L'omicidio del Sergente
Marconista Oscar Oddera in forza alla San Marco
16 maggio 1945
Questa è una delle
tantissime esecuzioni sommarie, compiute arbitrariamente dai
partigiani comunisti ai danni di persone innocenti. Oscar Oddera è
un giovane di 24, anni nativo di Mioglia, dopo varie vicissitudini
nel novembre del 1944, viene aggregato ad un battaglione della San
Marco presso la Cittadella di Alessandria, consegue la
specializzazione di marconista.
Durante questo periodo
riesce a defilarsi da ogni attività di rastrellamento e di contro
banda, la vita militare non fa per lui.

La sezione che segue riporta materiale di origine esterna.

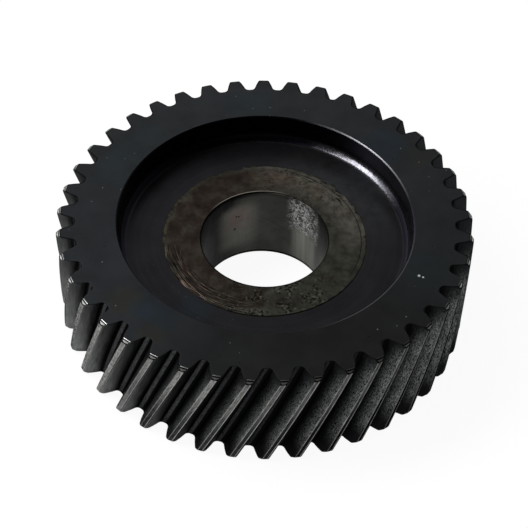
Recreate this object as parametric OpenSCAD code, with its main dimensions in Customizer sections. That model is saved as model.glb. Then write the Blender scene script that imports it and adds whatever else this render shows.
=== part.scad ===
// Helical gear wheel in one piece, for a pressed-on shaft seat.
// It stands on its flat end face at z = 0. The other end face has a wide turned recess.

/* [Teeth] */
// Number of teeth round the rim
teeth = 41; // [38:1:60]
// Module of the teeth, measured square to a tooth
normal_module = 3; // [2.8:0.1:4]
// Angle of the teeth to the axis at the pitch circle, degrees, right-hand
helix_angle = 21; // [5:1:30]
// Pressure angle, measured square to a tooth, degrees
pressure_angle = 22.5; // [20:0.5:25]
// Height of a tooth above the pitch circle
addendum = 2.12; // [1.2:0.02:2.6]
// Depth of a tooth gap below the pitch circle
dedendum = 3.7; // [2.6:0.05:4]
// Thickness of a tooth along the pitch circle, in the plane of the wheel
tooth_thickness = 4.3; // [3.8:0.05:4.8]
// Radius in the bottom corners of a tooth gap
root_fillet = 1.5; // [0.3:0.1:1.7]
// Width of the broken edge along both sides of a tooth land
land_edge_break = 0.4; // [0.05:0.05:0.5]

/* [Rim] */
// Width of the wheel across its end faces
face_width = 40; // [30:1:80]
// Turned chamfer on the tooth ends, at 45 degrees
tooth_end_chamfer = 1.1; // [0.4:0.1:1.6]

/* [Recess] */
// Diameter of the turned recess in the upper end face
recess_d = 96.6; // [84:0.2:104]
// Depth of the recess, from the rim face down to the web
recess_depth = 9.8; // [4:0.1:16]
// Radius between the recess wall and the web
recess_fillet = 3; // [0.5:0.1:4]
// Broken edge at the mouth of the recess
recess_chamfer = 0.4; // [0.1:0.1:1]

/* [Hub] */
// Diameter of the flat hub land round the bore
hub_land_d = 67; // [54:0.5:76]
// Height of the hub land above the web
hub_land_h = 0.3; // [0.1:0.1:2]
// Diameter of the bore
bore_d = 42; // [30:0.5:48]
// Chamfer at the upper end of the bore
bore_upper_chamfer = 0.4; // [0.1:0.1:1.5]
// Chamfer at the lower end of the bore, where the shaft enters
bore_lower_chamfer = 1; // [0.3:0.1:2]

/* [Hidden] */

$fn = 96;
steel_black = "#2a2d30";
cut_over = 2;

// Straight stretches into which the height of a tooth and its curves are divided
helix_steps = 4;
fillet_steps = 3;
flank_steps = 3;

pitch_r = teeth * normal_module / cos(helix_angle) / 2;
tip_r = pitch_r + addendum;
root_r = pitch_r - dedendum;
transverse_angle = atan(tan(pressure_angle) / cos(helix_angle));
base_r = pitch_r * cos(transverse_angle);
tooth_pitch_angle = 360 / teeth;
degrees_per_mm = tan(helix_angle) / pitch_r * 180 / PI;

web_z = face_width - recess_depth;
hub_face_z = web_z + hub_land_h;

// Involute function of an angle in degrees, the result in degrees too
function involute(a) = tan(a) * 180 / PI - a;

// Angle between the flank and the radius, at radius r
function flank_angle(r) = acos(min(1, base_r / r));

// Angle that half a tooth takes up at radius r
function half_tooth_angle(r) =
    tooth_thickness / (2 * pitch_r) * 180 / PI + involute(transverse_angle) - involute(flank_angle(r));

// Radius at which the root fillet runs into a flank that leans by angle a
function fillet_end_r(a) = sqrt(pow(root_r + root_fillet, 2) - pow(root_fillet * cos(a), 2)) - root_fillet * sin(a);

flank_start_r = fillet_end_r(flank_angle(root_r + root_fillet / 2));
flank_start_angle = half_tooth_angle(flank_start_r);
fillet_lean = flank_angle(flank_start_r);
fillet_centre_r = root_r + root_fillet;
fillet_centre_angle = flank_start_angle
    + atan2(root_fillet * cos(fillet_lean), flank_start_r + root_fillet * sin(fillet_lean));
fillet_sweep = flank_start_angle - fillet_centre_angle + 90 - fillet_lean;

// One point of the root fillet as [angle from the tooth's middle, radius], t from 0 at the root to 1 at the flank
function fillet_point(t) =
    let (a = fillet_centre_angle - 180 + t * fillet_sweep)
    let (x = fillet_centre_r * cos(fillet_centre_angle) + root_fillet * cos(a))
    let (y = fillet_centre_r * sin(fillet_centre_angle) + root_fillet * sin(a))
    [atan2(y, x), norm([x, y])];

// Half of one tooth from its root to its land, for a blank of radius top_r
function half_tooth(top_r) =
    let (flank_end_r = top_r - land_edge_break)
    [
        for (i = [0 : fillet_steps]) fillet_point(i / fillet_steps),
        for (i = [1 : flank_steps])
            let (r = flank_start_r + (flank_end_r - flank_start_r) * i / flank_steps)
            [half_tooth_angle(r), r],
        [half_tooth_angle(top_r) - land_edge_break / top_r * 180 / PI, top_r]
    ];

// One whole tooth, counter-clockwise from root to root
function whole_tooth(top_r) =
    let (half = half_tooth(top_r))
    let (count = len(half))
    [
        for (p = half) [-p[0], p[1]],
        for (i = [count - 1 : -1 : 0]) half[i]
    ];

// The wheel's outline at height z, turned along the helix
function outline(z, top_r) =
    let (tooth = whole_tooth(top_r))
    [
        for (k = [0 : teeth - 1])
            for (p = tooth)
                let (a = p[0] + k * tooth_pitch_angle + z * degrees_per_mm)
                [p[1] * cos(a), p[1] * sin(a), z]
    ];

// Heights of the outlines: the two end faces, the two chamfer edges and the steps between them
tooth_run = face_width - 2 * tooth_end_chamfer;
levels = [
    0,
    for (i = [0 : helix_steps]) tooth_end_chamfer + tooth_run * i / helix_steps,
    face_width
];

// Toothed blank, with a turned 45 degree chamfer on both ends of the teeth
module toothed_blank() {
    last = len(levels) - 1;
    rows = [
        for (i = [0 : last])
            outline(levels[i], (i == 0 || i == last) ? tip_r - tooth_end_chamfer : tip_r)
    ];
    n = len(rows[0]);
    rim_points = [for (row = rows) for (p = row) p];
    low_middle = len(rim_points);
    high_middle = low_middle + 1;
    side_faces = [
        for (i = [0 : last - 1])
            for (j = [0 : n - 1])
                let (k = (j + 1) % n)
                each [
                    [i * n + j, (i + 1) * n + j, i * n + k],
                    [(i + 1) * n + j, (i + 1) * n + k, i * n + k]
                ]
    ];
    low_faces = [for (j = [0 : n - 1]) [low_middle, j, (j + 1) % n]];
    high_faces = [for (j = [0 : n - 1]) [high_middle, last * n + (j + 1) % n, last * n + j]];
    polyhedron(
        points = concat(rim_points, [[0, 0, 0], [0, 0, face_width]]),
        faces = concat(side_faces, low_faces, high_faces),
        convexity = 10
    );
}

// Section of the recess: a straight wall, a true fillet and the chamfer at its mouth
module recess_section() {
    recess_r = recess_d / 2;
    square_top = face_width + cut_over;
    translate([0, hub_face_z])
        square([recess_r - recess_fillet, square_top - hub_face_z]);
    translate([hub_land_d / 2, web_z])
        square([recess_r - recess_fillet - hub_land_d / 2, square_top - web_z]);
    translate([0, web_z + recess_fillet])
        square([recess_r, square_top - web_z - recess_fillet]);
    translate([recess_r - recess_fillet, web_z + recess_fillet])
        circle(r = recess_fillet);
    polygon([
        [0, face_width - recess_chamfer],
        [recess_r, face_width - recess_chamfer],
        [recess_r + recess_chamfer + cut_over, square_top],
        [0, square_top]
    ]);
}

// Recess in the upper end face, which leaves the web and the hub land
module recess_cut() {
    rotate_extrude()
        recess_section();
}

// Bore with a chamfer at each end
module bore_cut() {
    bore_r = bore_d / 2;
    rotate_extrude()
        polygon([
            [0, -cut_over],
            [bore_r + bore_lower_chamfer + cut_over, -cut_over],
            [bore_r, bore_lower_chamfer],
            [bore_r, hub_face_z - bore_upper_chamfer],
            [bore_r + bore_upper_chamfer + cut_over, hub_face_z + cut_over],
            [0, hub_face_z + cut_over]
        ]);
}

// The whole wheel: one forged and turned piece of steel with cut teeth
module gear_wheel() {
    color(steel_black)
        difference() {
            toothed_blank();
            recess_cut();
            bore_cut();
        }
}

gear_wheel();
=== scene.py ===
import math

import bmesh
import bpy
import numpy as np
from mathutils import Matrix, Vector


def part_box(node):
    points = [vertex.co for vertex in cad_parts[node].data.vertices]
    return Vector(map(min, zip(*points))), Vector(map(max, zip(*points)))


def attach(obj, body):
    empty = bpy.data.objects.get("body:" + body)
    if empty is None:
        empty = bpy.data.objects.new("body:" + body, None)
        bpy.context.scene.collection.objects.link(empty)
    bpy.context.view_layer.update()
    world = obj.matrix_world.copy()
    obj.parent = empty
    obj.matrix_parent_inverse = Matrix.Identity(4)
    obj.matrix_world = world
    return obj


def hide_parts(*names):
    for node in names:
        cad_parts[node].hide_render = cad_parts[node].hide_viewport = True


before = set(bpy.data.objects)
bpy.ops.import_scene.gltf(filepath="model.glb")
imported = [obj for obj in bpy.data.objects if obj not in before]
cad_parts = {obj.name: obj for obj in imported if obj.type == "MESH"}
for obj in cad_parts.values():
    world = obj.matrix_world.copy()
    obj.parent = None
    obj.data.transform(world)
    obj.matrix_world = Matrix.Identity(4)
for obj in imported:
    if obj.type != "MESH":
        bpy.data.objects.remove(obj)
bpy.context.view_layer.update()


# Toothed rim of the wheel.
# One forging of case-hardened steel, turned to a blank, hobbed with 41 right-hand helical teeth
# and chamfered at both tooth ends in the lathe. All its sizes below are in millimetres.
MM = 0.001
teeth = 41
normal_module = 3.0
helix_angle = math.radians(21)
pressure_angle = math.radians(22.5)
pitch_r = teeth * normal_module / math.cos(helix_angle) / 2
tip_r = pitch_r + 2.12
root_r = pitch_r - 3.7
tooth_thickness = 4.3
root_fillet = 1.5
land_break = 0.4
face_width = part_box("gear_wheel")[1][2] / MM
end_chamfer = 1.1
chamfer_blend = 0.12
end_break = 0.12
edge_line = 0.3
tooth_pitch = math.tau / teeth
turn_per_mm = math.tan(helix_angle) / pitch_r
helix_rows = 15
corner_points = 6
flank_points = 5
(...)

Il 25 aprile del 1945, con il
crollo della RSI, riesce a rientrare indenne, a casa dai suoi a
Mioglia nell'entroterra Savonese , se ne sta tranquillo in seno alla
famiglia sino al 16 maggio, quando alla sera arrivano a casa sua due
partigiani comunisti di Savona, che peraltro egli conosce, Valerio
Canavero e Duilio Ferraro, all'epoca suoi coetanei ed amici, entrambi
finiranno al centro di ulteriori indagini per esecuzioni sommarie e
omicidi politici nel periodo insurrezionale.
Oddera si fa convincere a
seguire i due partigiani comunisti con la scusa che devono recarsi ad
Alessandria per regolarizzare la sua posizione militare. Oddera era
tranquillo e convinto di non aver nulla da rimproverarsi e quindi
segue fiducioso i due amici.
Purtroppo la sua fiducia
era mal riposta, infatti pochi chilometri dopo, veniva ucciso da una
raffica di mitra e alla sua famiglia veniva recapitato un biglietto
in cui era scritto : “ecco quello che capita ai traditori”.
Ovviamente i Carabinieri
svolgono delle indagini e constatano che il corpo di Oddera presenta
diverse ferite a bruciapelo alla fronte, al viso e ad un occhio che
era stato completamente asportato dal proiettile, inoltre i fori di
uscita erano nella nuca, segno evidente che i colpi d'arma da fuoco
erano stati sparati di fronte o di lato e non alle spalle come
avevano affermato Canavero e Ferraro, i quali avevano sostenuto,
durante gli interrogatori, che il camion su cui viaggiavano aveva
avuto un guasto e tutti erano stati costretti scendere dal mezzo,
sempre secondo la versione dei due partigiani comunisti, Oddera in
quel frangente avrebbe tentato la fuga e loro, dopo aver intimato il
fermo, gli avrebbero sparato alle spalle uccidendolo.
Dato che il corpo della
vittima dava risultanze totalmente difformi dalla loro versione,
venivano rinviati a giudizio e il processo si celebrava presso la
Corte di Assise di Alessandria presso la quale i due venivano
ritenuti colpevoli di omicidio volontario e condannati a 4 anni e 8
mesi di cui un anno condonato.
Quella di inscenare
tentativi di fuga, che poi erano stroncati nel sangue era una prassi
consolidata da parte dei partigiani comunisti che in questa maniera
tentavano di giustificare degli omicidi veri e propri.